Table 1. Pedestrian detection results. We report results by setting a false positive per image (FPPI) to 0.1. (TP = number of true positives, FP = number of false positives, FN = number of false negatives, Accuracy = TP/(TP + FP + FN), and Precision = TP/(TP + FP).)
Fig. 7.
figure 7

Detection error tradeoff curves for different detectors and datasets. The x-axis is false positive per image (FPPI). The lower the curve is better.

Fig. 8.
figure 8

(a) Comparison to greedy NMS, non-greedy NMS, and QUBO, including the effect of the prior information, on the PETS 2009 dataset. (b) The effect of different CNN features. (c) The computation time of the proposed algorithm.

Fig. 9.
figure 9

Some detection results from the EPFL Terrace and PETS 2009 datasets. A green box is a true positive, a blue box is a false positive, and a red box is a missing detection. (a) Results from the DPM detector using NMS. (b) Results from the DPM detector using QUBO. (c) Results from the DPM detector using DPP. (Color figure online)

4.2 Evaluation Results

The quantitative detection performance of the proposed algorithm is reported in Table 1 and Fig. 7. It contains results of three detectors: DPM [6], ACF [11], and faster R-CNN [12], using the original source codes. For fair comparisons, we apply NMS using [22] to define neighboring detections for all detectors. The results show that the proposed algorithm performs favorably against NMS for all detectors and datasets. The improvement of the detection accuracy is most noticeable on the PETS dataset. This is because the problem of selecting a correct set of individual raw detections becomes more important when there are frequent occlusions due to crowded pedestrians. It is also interesting to see that the detection accuracy of the RCNN detector outperforms other detectors on the INRIA dataset while it is less effective on the PETS dataset. This can be explained by noting that the object proposal method tends to generate boxes on a group of overlapping pedestrians instead of boxes on individuals, even when a large number of proposals are used. Note that the proposed algorithm do not use any prior information in (4) for this experiment.

In addition to the basic greedy NMS, which is still used in many state-of-the-art detectors, we also report results from other methods in Fig. 8(a).

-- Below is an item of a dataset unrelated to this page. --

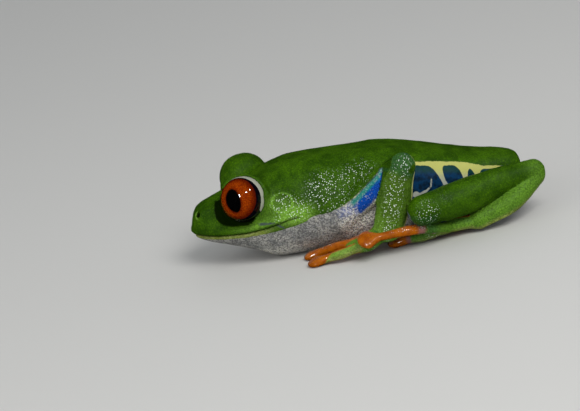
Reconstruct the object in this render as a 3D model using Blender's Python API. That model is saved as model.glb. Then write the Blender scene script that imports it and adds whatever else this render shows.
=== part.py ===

Instead of [22], the ACF detector often uses a different criteria, \(\frac{area(d_g \cap d_e)}{\min (area(d_g), area(d_e))} > 0.65\), for NMS (denoted as the Specialized NMS). Compared to this criteria, the proposed algorithm generates more accurate results. The non-greedy NMS method examines all pairs of detections. In other words, a detection can suppress other detections after being suppressed, whereas in the greedy NMS, a detection can be eliminated before it can suppress other detections. Therefore, non-greedy NMS tends to give a small number of false positives while it is computationally expensive. Nevertheless, the results by the non-greedy NMS are worse than those by optimization based algorithms. The accuracy of QUBO is similar to non-greedy NMS which implies that the QUBO formulation is less effective for detecting pedestrians. On the other hand, the proposed algorithm performs better than other approaches and can be further improved using prior information when it is available.

The effects of different CNN layers are shown in Fig. 8(b). We consider the 13-th layer (convolution layer), 14-th layer (fully-connected layer), and 15-th layer (fully-connected layer) features of the faster R-CNN to compute individualness. We evaluate all combinations of detectors and layers. For example, DPM, Layer14(fc) in Fig. 8(b) is the result of feeding raw detection boxes of the DPM to the faster RCNN and use the 14-th layer as a feature to compute individualness. The results show that the detection accuracy is not sensitive to the selected features from different layers. Feature combinations of two or more layers are not shown in the figure for clearer illustration since they achieve similar results. We use the 4,096-dimensional vector from the 14-th layer as the diversity feature \(\phi \).

The run time performance of the proposed algorithm is shown in Fig. 8(c) with respect to the number of detection candidates in the scene. We use the faster R-CNN code which generates a maximum of 300 object proposals. The run time includes the execution of Algorithm 1, excluding the time spent by a detector. For detectors that are not based on the CNN architecture, an extra time of 248 ms is needed to compute the convolutional features (image patch resizing and feed forward) of 300 detection candidates on a machine with Intel Xeon 2.3 GHz CPU, 128 GB memory, and GeForce GTX Titan X D5 12 GB GPU. For images that have the maximum number of object proposals, we report the average of the execution times. On average, it takes less than 30 ms on MATLAB, demonstrating the efficiency of the proposed algorithm.

The localization accuracy of a bounding box, \(\frac{|d_e \cap d_g|}{|d_e|}\), is also measured. For the PETS 2009 dataset, it is 0.81 using the proposed algorithm, while it is 0.76 using NMS by averaging the results from all matched detections. It demonstrates that the proposed algorithm yields tighter bounding boxes. Figure 9 shows detection results by different algorithms on the PETS 2009 and EPFL Terrace datasets based on the DPM detector. The proposed algorithm generate accurate detection results and tighter bounding boxes. For example, at the 84-th frame of the EPFL Terrace dataset, both NMS and QUBO fail to detect an occluded pedestrian in the middle while the proposed algorithm returns correct detections.

5 Conclusions

We present an algorithm for improving detection performance by introducing individualness. Individualness measures the similarity between detection candidates while the objectness aims to generate the candidates with scores. The appearance and spatial information of each detection candidate are considered to compute individualness. Then, a determinantal point process combines the score and similarities to obtain final detections. Experimental results show that the proposed algorithm outperforms non-maximum suppression and QUBO. Furthermore, the proposed algorithm takes less than 30 ms to process an image with 300 detections from over 30 pedestrians.